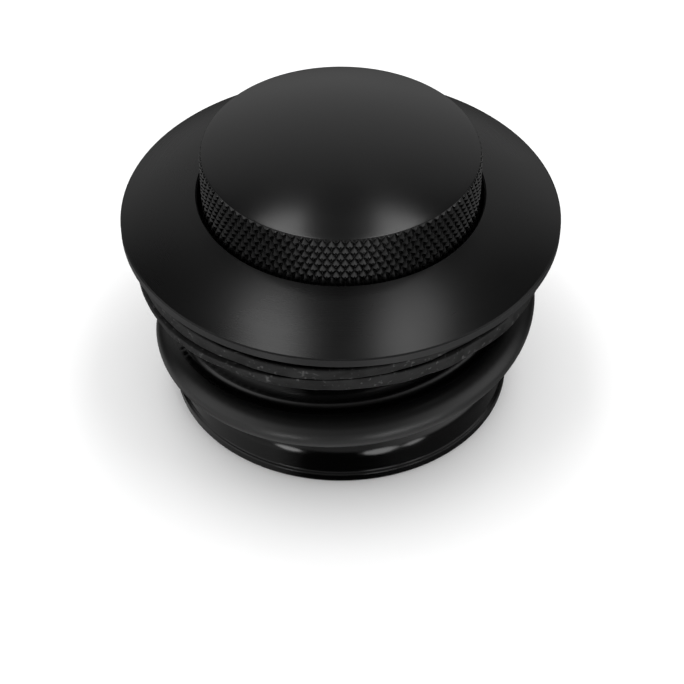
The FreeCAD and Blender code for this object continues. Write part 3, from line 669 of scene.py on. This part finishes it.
def dress(piece, slot_name):
    """Puts one material on every face of a piece."""
    if not piece.material_slots:
        piece.data.materials.append(MATERIALS[slot_name])
    for slot in piece.material_slots:
        slot.material = MATERIALS[slot_name]


# ------------------------------------------------------------------ build and dress
dress(make_knob(), "black_knob")
dress(make_gasket(), "gasket_rubber")
dress(make_spring("pop_spring", POP_WIRE_R, POP_TURNS), "spring_steel")
dress(make_spring("vent_spring", VENT_WIRE_R, VENT_TURNS), "spring_steel")
for row in RECORD["subparts"]:
    dress(NODES[row["node"]], row["material_slot"])


# ------------------------------------------------------------------ camera, floor, light
CAMERA_AWAY = 9.0 * FLANGE_R        # from the middle of the bezel's rim
CAMERA_UP_DEG = 39.67
CAMERA_TILT_DEG = 43.57             # how far the camera looks down
CAMERA_SIDE = 0.23 * MM
LENS_MM = 103.9
SENSOR_MM = 36.0
FLOOR_SIZE = 6.0
FLOOR_GAP = 0.02 * MM
LIGHT_Z = 1.0
# A lamp is its name, its place to the side and back, its width and depth, and its brightness.
LAMPS = (
    ("far", 0.245, 0.37, 0.19, 0.17, 3.9),
    ("near", 0.275, 0.0, 0.25, 0.5, 4.6),
)
# Directions in the mirrored room are parts of a unit vector: +Y is its back and +Z is up.
# A depth is how far back a direction points and the brightness there.
ROOM_BY_DEPTH = (
    (-1.0, 0.1),
    (0.0, 0.06),
    (0.45, 0.08),
    (0.52, 0.15),
    (0.6, 0.3),
    (0.77, 0.5),
    (0.9, 0.58),
    (1.0, 0.6),
)
FRONT_WALL = 0.3
SIDE_WALL = 1.0
GROUND = 0.25
LEFT_LOW = 0.3
RIGHT_LOW = 0.07
# A low patch is its heading and rise in degrees, its half width in degrees and its brightness.
LOW_PATCHES = (
    (-33, -30, 8, 3.5),
    (25, -30, 11, 3.0),
    (47, -30, 7, 2.6),
)


def add_camera():
    """Camera in front of the cap, looking down along +Y."""
    up = math.radians(CAMERA_UP_DEG)
    data = bpy.data.cameras.new("camera")
    data.lens = LENS_MM
    data.sensor_width = SENSOR_MM
    camera = bpy.data.objects.new("camera", data)
    camera.location = (
        CAMERA_SIDE,
        -CAMERA_AWAY * math.cos(up),
        RIM_TOP + CAMERA_AWAY * math.sin(up),
    )
    camera.rotation_euler = (math.pi / 2 - math.radians(CAMERA_TILT_DEG), 0, 0)
    bpy.context.scene.collection.objects.link(camera)
    bpy.context.scene.camera = camera


def softbox(name, place, size, radiance):
    """Rectangular light that faces straight down."""
    data = bpy.data.lights.new(name, "AREA")
    data.shape = "RECTANGLE"
    data.size, data.size_y = size
    data.energy = radiance * math.pi * size[0] * size[1]
    light = bpy.data.objects.new(name, data)
    light.location = place
    bpy.context.scene.collection.objects.link(light)


def add_lamps():
    """The same two lamps high up on the left and on the right."""
    for side_name, side in (("left", -1), ("right", 1)):
        for lamp, aside, back, width, depth, radiance in LAMPS:
            place = (side * aside, back, LIGHT_Z)
            softbox(side_name + "_" + lamp, place, (width, depth), radiance)


def direction(heading_deg, rise_deg):
    """Unit vector; the heading runs from the camera's side round to the right."""
    heading = math.radians(heading_deg)
    rise = math.radians(rise_deg)
    flat = math.cos(rise)
    return Vector((flat * math.sin(heading), -flat * math.cos(heading), math.sin(rise)))


def height_band(look, low, full_low, full_high, high):
    """1 between two heights in the mirrored room, fading to 0 below and above them."""
    rising = look.between(look.z, low, full_low, 0.0, 1.0)
    falling = look.between(look.z, full_high, high, 1.0, 0.0)
    return look.maths("MULTIPLY", rising, falling)


def room_back(look):
    """Pale back and dark front, dimmer below the horizon."""
    ramp = look.nodes.new("ShaderNodeValToRGB")
    look.links.new(look.between(look.y, -1.0, 1.0, 0.0, 1.0), ramp.inputs[0])
    elements = ramp.color_ramp.elements
    elements[0].color = grey(ROOM_BY_DEPTH[0][1])
    elements[1].color = grey(ROOM_BY_DEPTH[-1][1])
    for depth, value in ROOM_BY_DEPTH[1:-1]:
        elements.new((depth + 1) / 2).color = grey(value)
    return look.maths("MULTIPLY", ramp.outputs[0], look.between(look.z, -0.1, 0.2, 0.1, 1.0))


def room_walls(look):
    """Walls at the height of the horizon: bright at the sides and darker in front."""
    aside = look.between(look.maths("ABSOLUTE", look.x), 0.3, 0.9, FRONT_WALL, SIDE_WALL)
    level = height_band(look, -0.46, -0.3, 0.35, 0.6)
    nearer = look.between(look.y, 0.0, 0.35, 1.0, 0.0)
    return look.maths("MULTIPLY", look.maths("MULTIPLY", aside, level), nearer)


def room_ground(look):
    """Pale ground straight below, and a dim glow low down on the left and on the right."""
    ground = look.between(look.z, -0.92, -0.76, GROUND, 0.0)
    below = height_band(look, -0.8, -0.7, -0.5, -0.3)
    left_low = look.maths("MULTIPLY", below, look.between(look.x, -0.5, -0.3, LEFT_LOW, 0.0))
    right_low = look.maths("MULTIPLY", below, look.between(look.x, 0.3, 0.5, 0.0, RIGHT_LOW))
    return look.maths("ADD", ground, look.maths("ADD", left_low, right_low))


def low_patch(look, heading, rise, half_width, value):
    """Soft round patch of light in one direction."""
    toward = look.nodes.new("ShaderNodeVectorMath")
    toward.operation = "DOT_PRODUCT"
    look.links.new(look.place, toward.inputs[0])
    toward.inputs[1].default_value = direction(heading, rise)
    edge = math.cos(math.radians(half_width))
    return look.between(toward.outputs["Value"], edge, (1 + edge) / 2, 0.0, value)


def add_studio():
    """White surroundings for the eye and for the floor. The black metal mirrors a dimmer
    room: pale behind the cap, dark above it and on the camera's side, with soft patches low
    down in front, one on the left and two on the right, and a pale ground straight below."""
    world = bpy.data.worlds.new("studio")
    bpy.context.scene.world = world
    world.use_nodes = True
    world.cycles.sampling_method = "NONE"
    look = Look("mirrored_room", world.node_tree)
    room = look.maths("ADD", room_back(look), room_walls(look))
    room = look.maths("ADD", room, room_ground(look))
    for patch in LOW_PATCHES:
        room = look.maths("ADD", room, low_patch(look, *patch))
    path = look.nodes.new("ShaderNodeLightPath")
    seen = look.blend(path.outputs["Is Glossy Ray"], grey(1.0), room)
    look.links.new(seen, look.nodes["Background"].inputs["Color"])


def add_floor():
    """Plain pale floor, left out of mirror images and clear when seen from below."""
    bpy.ops.mesh.primitive_plane_add(size=FLOOR_SIZE, location=(0, 0, BOTTOM - FLOOR_GAP))
    floor = bpy.context.object
    floor.name = "floor"
    floor.visible_glossy = False
    look = Look("pale_floor")
    look.set(Base_Color=look.blend(look.grain(40.0), grey(0.92), grey(0.94)))
    look.set(Roughness=0.9, Specular_IOR_Level=0.1)
    geometry = look.nodes.new("ShaderNodeNewGeometry")
    look.set(Alpha=look.maths("SUBTRACT", 1.0, geometry.outputs["Backfacing"]))
    floor.data.materials.append(look.material)


add_camera()
add_lamps()
bpy.context.scene.view_settings.view_transform = "Standard"
add_studio()
add_floor()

———

▸ **What the exercise asks**:
Reproduce all data above, unchanged.

▸ **Full output**:
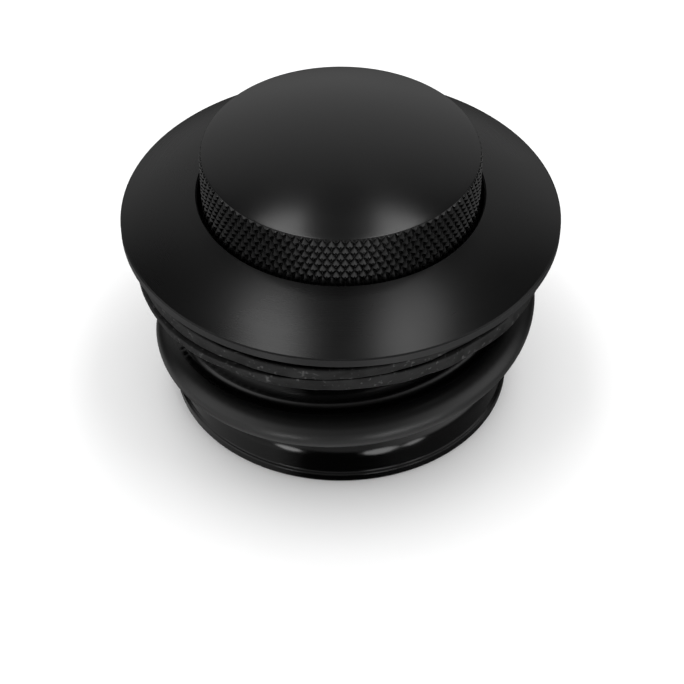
The FreeCAD and Blender code for this object continues. Write part 3, from line 669 of scene.py on. This part finishes it.
def dress(piece, slot_name):
    """Puts one material on every face of a piece."""
    if not piece.material_slots:
        piece.data.materials.append(MATERIALS[slot_name])
    for slot in piece.material_slots:
        slot.material = MATERIALS[slot_name]


# ------------------------------------------------------------------ build and dress
dress(make_knob(), "black_knob")
dress(make_gasket(), "gasket_rubber")
dress(make_spring("pop_spring", POP_WIRE_R, POP_TURNS), "spring_steel")
dress(make_spring("vent_spring", VENT_WIRE_R, VENT_TURNS), "spring_steel")
for row in RECORD["subparts"]:
    dress(NODES[row["node"]], row["material_slot"])


# ------------------------------------------------------------------ camera, floor, light
CAMERA_AWAY = 9.0 * FLANGE_R        # from the middle of the bezel's rim
CAMERA_UP_DEG = 39.67
CAMERA_TILT_DEG = 43.57             # how far the camera looks down
CAMERA_SIDE = 0.23 * MM
LENS_MM = 103.9
SENSOR_MM = 36.0
FLOOR_SIZE = 6.0
FLOOR_GAP = 0.02 * MM
LIGHT_Z = 1.0
# A lamp is its name, its place to the side and back, its width and depth, and its brightness.
LAMPS = (
    ("far", 0.245, 0.37, 0.19, 0.17, 3.9),
    ("near", 0.275, 0.0, 0.25, 0.5, 4.6),
)
# Directions in the mirrored room are parts of a unit vector: +Y is its back and +Z is up.
# A depth is how far back a direction points and the brightness there.
ROOM_BY_DEPTH = (
    (-1.0, 0.1),
    (0.0, 0.06),
    (0.45, 0.08),
    (0.52, 0.15),
    (0.6, 0.3),
    (0.77, 0.5),
    (0.9, 0.58),
    (1.0, 0.6),
)
FRONT_WALL = 0.3
SIDE_WALL = 1.0
GROUND = 0.25
LEFT_LOW = 0.3
RIGHT_LOW = 0.07
# A low patch is its heading and rise in degrees, its half width in degrees and its brightness.
LOW_PATCHES = (
    (-33, -30, 8, 3.5),
    (25, -30, 11, 3.0),
    (47, -30, 7, 2.6),
)


def add_camera():
    """Camera in front of the cap, looking down along +Y."""
    up = math.radians(CAMERA_UP_DEG)
    data = bpy.data.cameras.new("camera")
    data.lens = LENS_MM
    data.sensor_width = SENSOR_MM
    camera = bpy.data.objects.new("camera", data)
    camera.location = (
        CAMERA_SIDE,
        -CAMERA_AWAY * math.cos(up),
        RIM_TOP + CAMERA_AWAY * math.sin(up),
    )
    camera.rotation_euler = (math.pi / 2 - math.radians(CAMERA_TILT_DEG), 0, 0)
    bpy.context.scene.collection.objects.link(camera)
    bpy.context.scene.camera = camera


def softbox(name, place, size, radiance):
    """Rectangular light that faces straight down."""
    data = bpy.data.lights.new(name, "AREA")
    data.shape = "RECTANGLE"
    data.size, data.size_y = size
    data.energy = radiance * math.pi * size[0] * size[1]
    light = bpy.data.objects.new(name, data)
    light.location = place
    bpy.context.scene.collection.objects.link(light)


def add_lamps():
    """The same two lamps high up on the left and on the right."""
    for side_name, side in (("left", -1), ("right", 1)):
        for lamp, aside, back, width, depth, radiance in LAMPS:
            place = (side * aside, back, LIGHT_Z)
            softbox(side_name + "_" + lamp, place, (width, depth), radiance)


def direction(heading_deg, rise_deg):
    """Unit vector; the heading runs from the camera's side round to the right."""
    heading = math.radians(heading_deg)
    rise = math.radians(rise_deg)
    flat = math.cos(rise)
    return Vector((flat * math.sin(heading), -flat * math.cos(heading), math.sin(rise)))


def height_band(look, low, full_low, full_high, high):
    """1 between two heights in the mirrored room, fading to 0 below and above them."""
    rising = look.between(look.z, low, full_low, 0.0, 1.0)
    falling = look.between(look.z, full_high, high, 1.0, 0.0)
    return look.maths("MULTIPLY", rising, falling)


def room_back(look):
    """Pale back and dark front, dimmer below the horizon."""
    ramp = look.nodes.new("ShaderNodeValToRGB")
    look.links.new(look.between(look.y, -1.0, 1.0, 0.0, 1.0), ramp.inputs[0])
    elements = ramp.color_ramp.elements
    elements[0].color = grey(ROOM_BY_DEPTH[0][1])
    elements[1].color = grey(ROOM_BY_DEPTH[-1][1])
    for depth, value in ROOM_BY_DEPTH[1:-1]:
        elements.new((depth + 1) / 2).color = grey(value)
    return look.maths("MULTIPLY", ramp.outputs[0], look.between(look.z, -0.1, 0.2, 0.1, 1.0))


def room_walls(look):
    """Walls at the height of the horizon: bright at the sides and darker in front."""
    aside = look.between(look.maths("ABSOLUTE", look.x), 0.3, 0.9, FRONT_WALL, SIDE_WALL)
    level = height_band(look, -0.46, -0.3, 0.35, 0.6)
    nearer = look.between(look.y, 0.0, 0.35, 1.0, 0.0)
    return look.maths("MULTIPLY", look.maths("MULTIPLY", aside, level), nearer)


def room_ground(look):
    """Pale ground straight below, and a dim glow low down on the left and on the right."""
    ground = look.between(look.z, -0.92, -0.76, GROUND, 0.0)
    below = height_band(look, -0.8, -0.7, -0.5, -0.3)
    left_low = look.maths("MULTIPLY", below, look.between(look.x, -0.5, -0.3, LEFT_LOW, 0.0))
    right_low = look.maths("MULTIPLY", below, look.between(look.x, 0.3, 0.5, 0.0, RIGHT_LOW))
    return look.maths("ADD", ground, look.maths("ADD", left_low, right_low))


def low_patch(look, heading, rise, half_width, value):
    """Soft round patch of light in one direction."""
    toward = look.nodes.new("ShaderNodeVectorMath")
    toward.operation = "DOT_PRODUCT"
    look.links.new(look.place, toward.inputs[0])
    toward.inputs[1].default_value = direction(heading, rise)
    edge = math.cos(math.radians(half_width))
    return look.between(toward.outputs["Value"], edge, (1 + edge) / 2, 0.0, value)


def add_studio():
    """White surroundings for the eye and for the floor. The black metal mirrors a dimmer
    room: pale behind the cap, dark above it and on the camera's side, with soft patches low
    down in front, one on the left and two on the right, and a pale ground straight below."""
    world = bpy.data.worlds.new("studio")
    bpy.context.scene.world = world
    world.use_nodes = True
    world.cycles.sampling_method = "NONE"
    look = Look("mirrored_room", world.node_tree)
    room = look.maths("ADD", room_back(look), room_walls(look))
    room = look.maths("ADD", room, room_ground(look))
    for patch in LOW_PATCHES:
        room = look.maths("ADD", room, low_patch(look, *patch))
    path = look.nodes.new("ShaderNodeLightPath")
    seen = look.blend(path.outputs["Is Glossy Ray"], grey(1.0), room)
    look.links.new(seen, look.nodes["Background"].inputs["Color"])


def add_floor():
    """Plain pale floor, left out of mirror images and clear when seen from below."""
    bpy.ops.mesh.primitive_plane_add(size=FLOOR_SIZE, location=(0, 0, BOTTOM - FLOOR_GAP))
    floor = bpy.context.object
    floor.name = "floor"
    floor.visible_glossy = False
    look = Look("pale_floor")
    look.set(Base_Color=look.blend(look.grain(40.0), grey(0.92), grey(0.94)))
    look.set(Roughness=0.9, Specular_IOR_Level=0.1)
    geometry = look.nodes.new("ShaderNodeNewGeometry")
    look.set(Alpha=look.maths("SUBTRACT", 1.0, geometry.outputs["Backfacing"]))
    floor.data.materials.append(look.material)


add_camera()
add_lamps()
bpy.context.scene.view_settings.view_transform = "Standard"
add_studio()
add_floor()